_Supplied information_
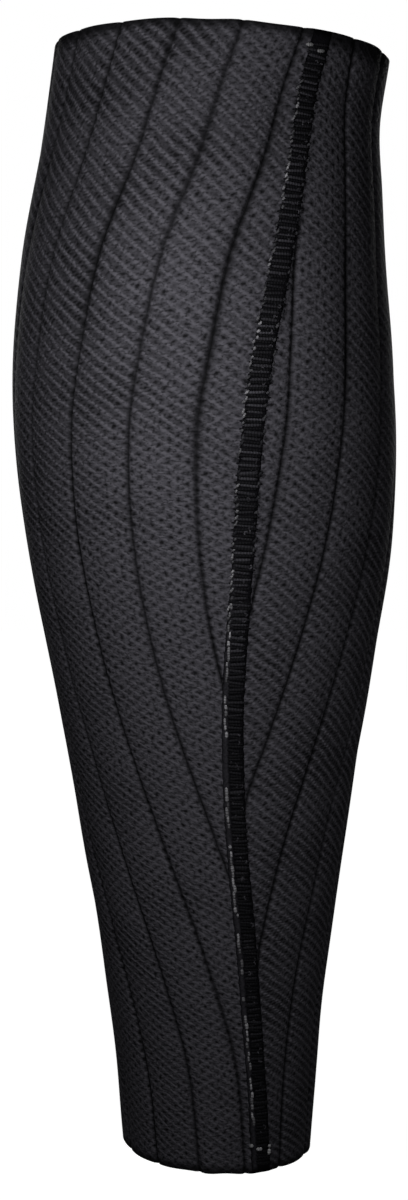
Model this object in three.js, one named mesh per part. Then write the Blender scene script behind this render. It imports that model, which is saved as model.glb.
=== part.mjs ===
// A calf compression sleeve, standing as it does round a leg: a knitted tube with lengthwise ribs,
// closed by one flat seam up the back and tacked at both ends of the seam.
//
// Millimetres, +Z up the leg. The back of the calf faces -Y, the shin +Y, and the seam leans
// towards +X. The origin is on the leg's line at the widest part of the calf.
//
// Angles round the leg are in degrees from the middle of the back, positive towards +X.
import * as THREE from 'three';

// Lengths along the leg
const sleeveLength = 340;
const calfHeight = 224;
const rimTilt = 2.7;

// Widths from side to side
const ankleWidth = 59.2;
const calfWidth = 119.4;
const topWidth = 103.6;

// Depths from the leg's line to the back and to the shin
const ankleBack = 37;
const calfBack = 68;
const topBack = 53;
const ankleShin = 37;
const calfShin = 53;
const topShin = 54;

// How far the middle of each rim stands aside of the leg's line, towards +X
const ankleLean = 3.9;
const topLean = 5.6;

// The knit: a wall with a groove between each two ribs, and ribs that are slightly crowned
const wall = 1.7;
const ribCount = 18;
const ribCrown = 0.5;
const grooveWidth = 1.8;
const grooveDepth = 0.7;

// The flat seam, a band of stitches that lies on the knit
const seamWidth = 6.8;
const seamThickness = 0.8;
const seamEdgeSlope = 0.5;
const seamClearance = 0.3;
const ribFadeWidth = 1.6;

// The tacks that lock the seam, each a short bar of thread across it
const tackWidth = 7;
const tackHeight = 1.5;
const tackThickness = 0.6;
const tackEdgeSlope = 0.25;
const tackClearance = 0.3;
const upperTackInset = 6;
const lowerTackInset = 7.5;

// Steps of the mesh
const rowCount = 36;
const seamColumns = 6;
const tackColumns = 4;
const hiddenColumns = 14;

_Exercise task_
Reproduce the full listing word for word.

_The solution_
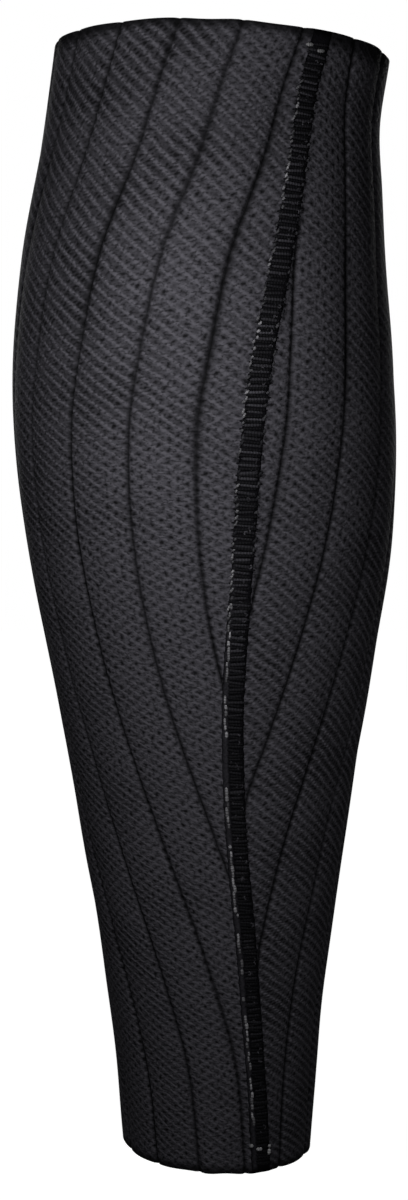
Model this object in three.js, one named mesh per part. Then write the Blender scene script behind this render. It imports that model, which is saved as model.glb.
=== part.mjs ===
// A calf compression sleeve, standing as it does round a leg: a knitted tube with lengthwise ribs,
// closed by one flat seam up the back and tacked at both ends of the seam.
//
// Millimetres, +Z up the leg. The back of the calf faces -Y, the shin +Y, and the seam leans
// towards +X. The origin is on the leg's line at the widest part of the calf.
//
// Angles round the leg are in degrees from the middle of the back, positive towards +X.
import * as THREE from 'three';

// Lengths along the leg
const sleeveLength = 340;
const calfHeight = 224;
const rimTilt = 2.7;

// Widths from side to side
const ankleWidth = 59.2;
const calfWidth = 119.4;
const topWidth = 103.6;

// Depths from the leg's line to the back and to the shin
const ankleBack = 37;
const calfBack = 68;
const topBack = 53;
const ankleShin = 37;
const calfShin = 53;
const topShin = 54;

// How far the middle of each rim stands aside of the leg's line, towards +X
const ankleLean = 3.9;
const topLean = 5.6;

// The knit: a wall with a groove between each two ribs, and ribs that are slightly crowned
const wall = 1.7;
const ribCount = 18;
const ribCrown = 0.5;
const grooveWidth = 1.8;
const grooveDepth = 0.7;

// The flat seam, a band of stitches that lies on the knit
const seamWidth = 6.8;
const seamThickness = 0.8;
const seamEdgeSlope = 0.5;
const seamClearance = 0.3;
const ribFadeWidth = 1.6;

// The tacks that lock the seam, each a short bar of thread across it
const tackWidth = 7;
const tackHeight = 1.5;
const tackThickness = 0.6;
const tackEdgeSlope = 0.25;
const tackClearance = 0.3;
const upperTackInset = 6;
const lowerTackInset = 7.5;

// Steps of the mesh
const rowCount = 36;
const seamColumns = 6;
const tackColumns = 4;
const hiddenColumns = 14;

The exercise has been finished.